En garantissant la présence d'artistes cela permet de proposer davantage d'œuvres aux différents visiteurs du site et donc permet de maximiser la probabilité qu'un acheteur et un vendeur fasse affaire.
Ownest
Chez Ownest nous souhaitons être capable de prouver à tout instant le responsable d'un produit au sein de chaînes d'approvisionnement. Pour cela nous avons donc développé des NFT représentant les biens physiques, ceux-ci sont détenus par le possesseur du produit physique.
Par exemple, tant qu'un chauffeur possède 10 palettes et 40 colis dans son portefeuille NFT il est tenu responsable des produits physiques. De plus, il ne peut pas transférer ces tokens à une autre adresse sans son accord, cela serait trop facile de s'en débarrasser et on ne pourrait garantir que le nouveau propriétaire en devienne sciemment responsable puisqu'il n'en a pas été informé.

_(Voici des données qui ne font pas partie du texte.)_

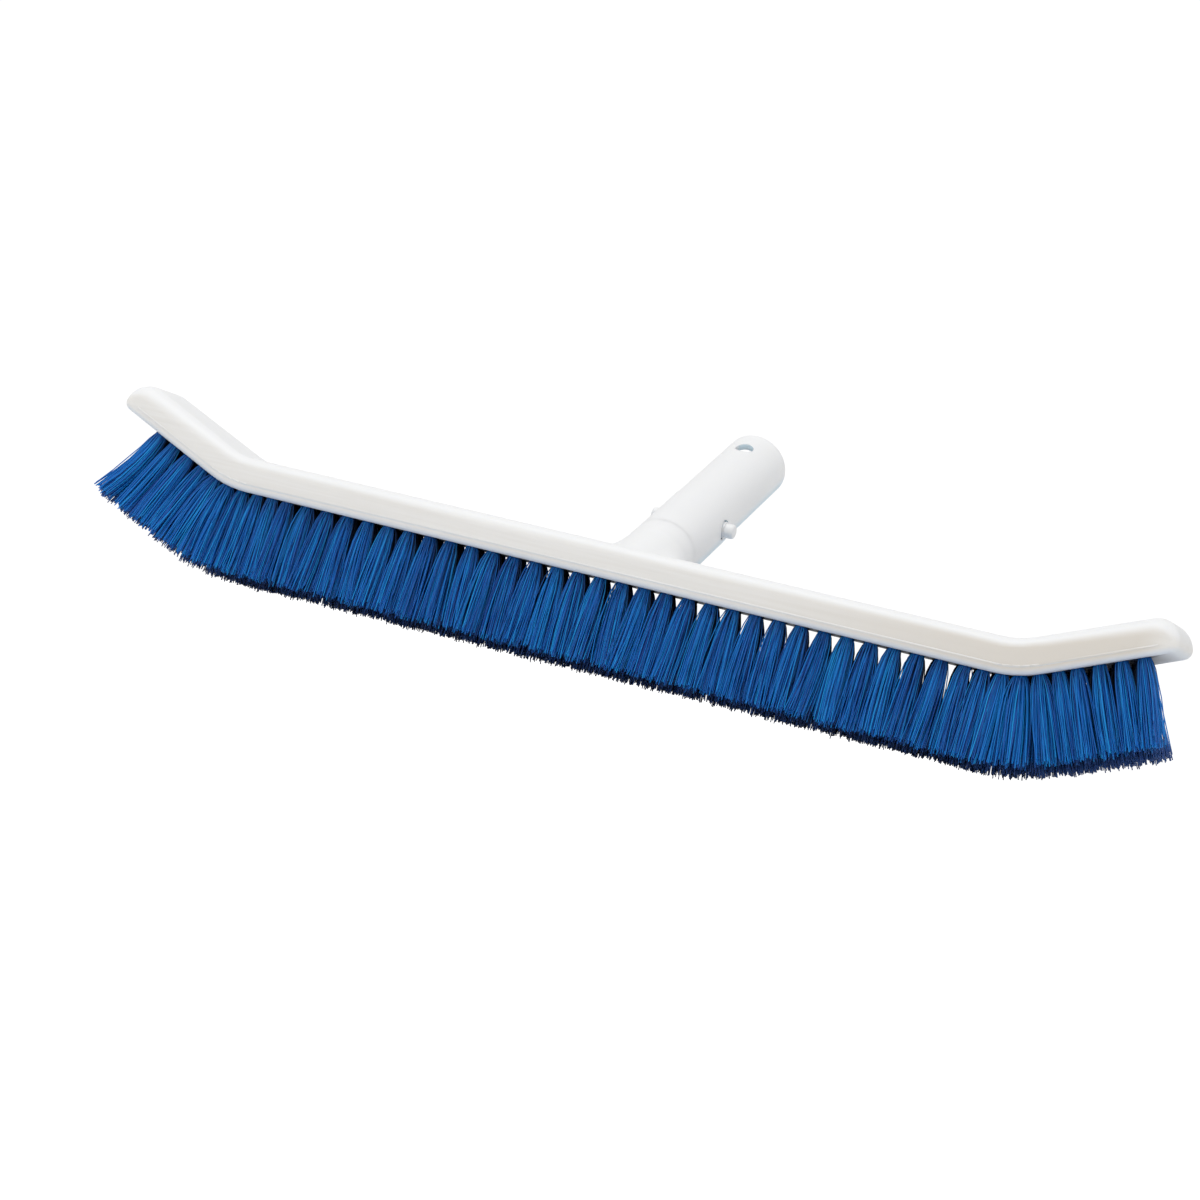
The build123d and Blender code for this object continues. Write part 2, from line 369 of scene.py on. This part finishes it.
def flared_neck():
    """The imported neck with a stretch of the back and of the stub, remeshed and smoothed as one."""
    mesh = bpy.data.meshes.new("moulded_neck")
    work = bmesh.new()
    work.from_mesh(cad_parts["stub_neck"].data)
    bmesh.ops.remove_doubles(work, verts=work.verts, dist=1e-6)
    slab = bmesh.ops.create_cube(work, size=1.0)["verts"]
    slab_width = 2 * (back_half_width - slab_depth)
    size = Matrix.Diagonal((slab_length, slab_width, back_height - 2 * slab_depth, 1.0))
    middle = Matrix.Translation((0.0, 0.0, (back_low + back_high) / 2))
    bmesh.ops.transform(work, matrix=middle @ size, verts=slab)
    edges = {e for v in slab for e in v.link_edges}
    lengthwise = [e for e in edges if abs(e.verts[0].co.x - e.verts[1].co.x) > slab_length / 2]
    upper = [e for e in lengthwise if e.verts[0].co.z > back_low + back_height / 2]
    lower = [e for e in lengthwise if e.verts[0].co.z < back_low + back_height / 2]
    for rim, radius in ((upper, top_edge), (lower, packed_edge)):
        bmesh.ops.bevel(work, geom=rim, offset=radius, segments=8, profile=0.5, affect="EDGES")
    turn = stub_way.to_track_quat("Z", "Y").to_matrix().to_4x4()
    bmesh.ops.create_cone(
        work,
        cap_ends=True,
        segments=96,
        radius1=neck_foot_radius,
        radius2=neck_head_radius,
        depth=neck_sleeve,
        matrix=Matrix.Translation(stub_foot + stub_way * neck_sleeve / 2) @ turn,
    )
    work.to_mesh(mesh)
    work.free()
    neck = bpy.data.objects.new("moulded_neck", mesh)
    bpy.context.scene.collection.objects.link(neck)
    whole = neck.modifiers.new("one skin", "REMESH")
    whole.mode, whole.voxel_size = "VOXEL", 0.0007
    soft = neck.modifiers.new("rounded corners", "SMOOTH")
    soft.factor, soft.iterations = 0.5, 24
    finished = bpy.data.meshes.new_from_object(
        neck.evaluated_get(bpy.context.evaluated_depsgraph_get())
    )
    neck.modifiers.clear()
    neck.data = finished
    finished.name = "moulded_neck"
    return neck


neck = flared_neck()
neck.data.materials.clear()
neck.data.materials.append(stub_white)
neck.data.shade_smooth()
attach(neck, body)
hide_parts("stub_neck")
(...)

Pour transférer ses NFT de responsabilité il est nécessaire d'avoir l'accord du portefeuille de destination. Cela permet d'éviter tout transfert qui viserait à se débarrasser de la responsabilité.
De plus, comme chaque personne est responsable du contenu de son portefeuille, cela va inciter les utilisateurs à ne pas oublier de les transférer en parallèle du transfert physique. Également, l'état et la qualité des produits reçus peuvent être validés par consensus entre les deux parties et chaque bien reçu peut être scrupuleusement inspecté afin de reporter correctement son état.
Avec ces mécanismes nous arrivons à faire correspondre les NFT de nos clients dans leurs réseaux logistiques à une réalité présente, pour que le token décrive toujours l'état actuel du produit physique et son propriétaire.
La technologie et les normes derrière les NFT sont en perpétuelles évolutions, et il est fort probable que leur définition et leurs capacités changent encore au cours des prochaines années. Les cas d'usage et leurs déclinaisons vont continuer à mettre à l'épreuve ces standards et d'autres vont continuer d'émerger. On peut notamment penser à l'accusé de réception, mécanisme développé au sein d'Ownest, qui ne possède pas d'équivalent standardisé.